Definition of Trademark Issue 2(e)
About 3 months after filing a trademark at the USPTO, the trademark application gets assigned to an Examining Attorney. The Examining Attorney will review the trademark for filing formalities and will also conduct internal trademark conflict searches (or clearance searches). During the Examining Attorney’s review of the proposed trademark, the examiner will carefully review the relationship between the proposed trademark and the goods or services that the applicant is looking to sell under the trademark. (Remember that trademarks cannot be protected in a vacuum – a trademark is always protected in connection with specific goods or services listed in the application.)

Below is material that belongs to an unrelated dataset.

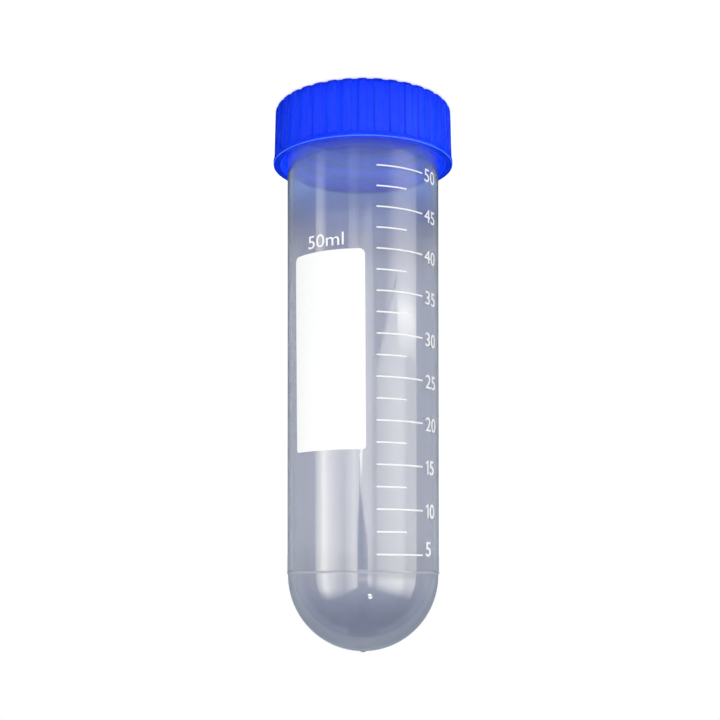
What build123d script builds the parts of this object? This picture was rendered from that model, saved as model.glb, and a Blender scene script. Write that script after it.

To define trademark issue 2(e) (otherwise known as a descriptiveness issue), one must understand the categorization of trademarks. Not all trademarks are created equal in strength and protection. Fanciful trademarks (made up terms) are generally afforded the most protection. For example, Kleenex is a fanciful term – it did not exist in the English dictionary at the time that that trademark was filed. Arbitrary trademarks, by contrast, are trademarks that are comprised of recognized English words but are used in connection with unrelated products or services. The APPLE brand is a perfect example. The term APPLE obviously is a recognized English word. However, it is applied by the Apple corporation to computer hardware and software, which seemingly have no connection to the word “Apple.” This makes the trademark an “arbitrary trademark” – the trademark owner “arbitrarily” applies a term to a product or service.
Life fanciful trademarks, arbitrary trademarks make strong and protectable trademarks. Trademark law is counterintuitive in that the more disconnected a word or phrase is from the products/services, the more protectable the word or phrase is as a trademark. Unlike fanciful and arbitrary trademarks, merely descriptive trademarks are words or phrases that have a close relationship to the goods or services that the trademark owner sells under the trademark.
Defining Trademark Issue 2(e) – Merely Descriptive Issue
Trademark Issue 2(e) is the USPTO’s determination in an Office Action that the proposed trademark is merely descriptive of a feature, function or ingredient of the goods or services. (2(e) is the section of the Trademark Act that deals with refusals of merely descriptive trademarks.) Suppose for example, that a trademark application is filed for CLEAN in connection with mops. The Examining Attorney at the Trademark Office will find that the term CLEAN “merely describes” the function of the mop – namely, to “lean” floors. A 2(e) merely descriptive issue is just another way of saying that the Trademark Office is taking the position that your trademark cannot be afforded full protection because the trademark describes a feature, function or ingredient of the products or services, and consequently, competitors too need to have the ability to use that descriptive word.
How to respond to a 2(e) Merely Descriptive Refusal
How you respond to a descriptive refusal depends on whether your trademark is IN USE or not. (Remember that a trademark can be filed initially as an IN USE trademark or as an INTENT TO USE TRADEMARK.) A trademark is IN USE if you are actually selling the products or services under the trademark.
If your trademark is IN USE and you receive a Trademark Office Action refusing your trademark because it is merely descriptive, you will have an opportunity to amend your trademark from the Principle Register to the Supplemental Register. The Supplemental Register is a segment of the trademark database that houses all the descriptive trademarks that are IN USE. Protection of Supplemental Register trademarks are not as extensive as those registered on the Principle Register, but there is still some significant benefits to at least owning a trademark on the Supplemental Register.
If the trademark is not yet in use, consider starting to make use of the trademark and then amending the application to an IN USE application. You may then be able to amend the trademark to the Supplemental Register as discussed above. If you will be unable to make use of the trademark prior to the applicable deadline, then unfortunately you may be out of luck – at least with respect to that trademark application. You can always follow up with a separate application for the same trademark as soon as you start making use of the trademark and file it on the Supplemental Register.